__Required work__: Repeat the data verbatim.

***** Dataset extract *****

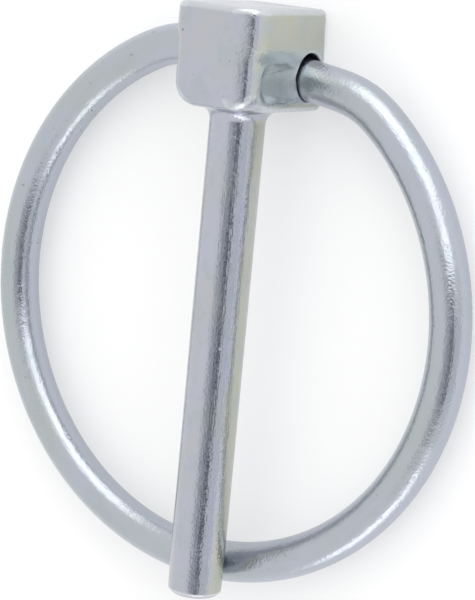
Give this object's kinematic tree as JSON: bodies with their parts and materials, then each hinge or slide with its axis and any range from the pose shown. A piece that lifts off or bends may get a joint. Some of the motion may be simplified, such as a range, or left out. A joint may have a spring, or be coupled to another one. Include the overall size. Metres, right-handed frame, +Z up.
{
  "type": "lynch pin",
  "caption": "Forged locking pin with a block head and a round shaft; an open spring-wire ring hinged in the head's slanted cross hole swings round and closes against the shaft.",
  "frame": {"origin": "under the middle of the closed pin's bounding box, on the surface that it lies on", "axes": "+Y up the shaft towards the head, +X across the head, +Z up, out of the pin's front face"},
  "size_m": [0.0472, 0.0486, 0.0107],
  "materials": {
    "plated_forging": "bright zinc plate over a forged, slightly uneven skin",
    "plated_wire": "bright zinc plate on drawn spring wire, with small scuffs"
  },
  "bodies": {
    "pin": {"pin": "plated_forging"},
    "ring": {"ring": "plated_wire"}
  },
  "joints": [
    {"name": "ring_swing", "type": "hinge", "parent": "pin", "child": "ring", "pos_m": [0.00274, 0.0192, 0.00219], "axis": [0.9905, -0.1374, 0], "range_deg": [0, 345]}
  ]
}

*****

__Solved problem__:
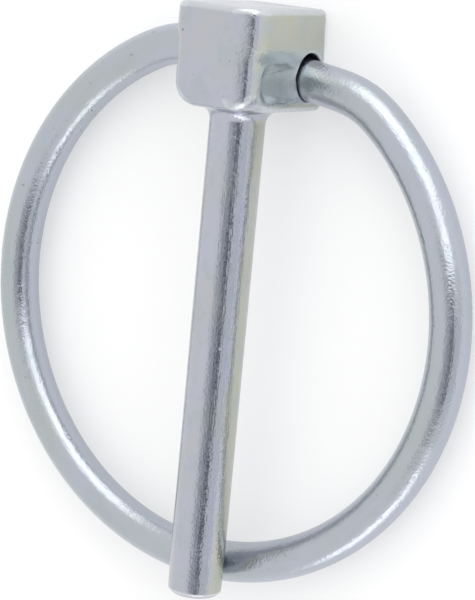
Give this object's kinematic tree as JSON: bodies with their parts and materials, then each hinge or slide with its axis and any range from the pose shown. A piece that lifts off or bends may get a joint. Some of the motion may be simplified, such as a range, or left out. A joint may have a spring, or be coupled to another one. Include the overall size. Metres, right-handed frame, +Z up.
{
  "type": "lynch pin",
  "caption": "Forged locking pin with a block head and a round shaft; an open spring-wire ring hinged in the head's slanted cross hole swings round and closes against the shaft.",
  "frame": {"origin": "under the middle of the closed pin's bounding box, on the surface that it lies on", "axes": "+Y up the shaft towards the head, +X across the head, +Z up, out of the pin's front face"},
  "size_m": [0.0472, 0.0486, 0.0107],
  "materials": {
    "plated_forging": "bright zinc plate over a forged, slightly uneven skin",
    "plated_wire": "bright zinc plate on drawn spring wire, with small scuffs"
  },
  "bodies": {
    "pin": {"pin": "plated_forging"},
    "ring": {"ring": "plated_wire"}
  },
  "joints": [
    {"name": "ring_swing", "type": "hinge", "parent": "pin", "child": "ring", "pos_m": [0.00274, 0.0192, 0.00219], "axis": [0.9905, -0.1374, 0], "range_deg": [0, 345]}
  ]
}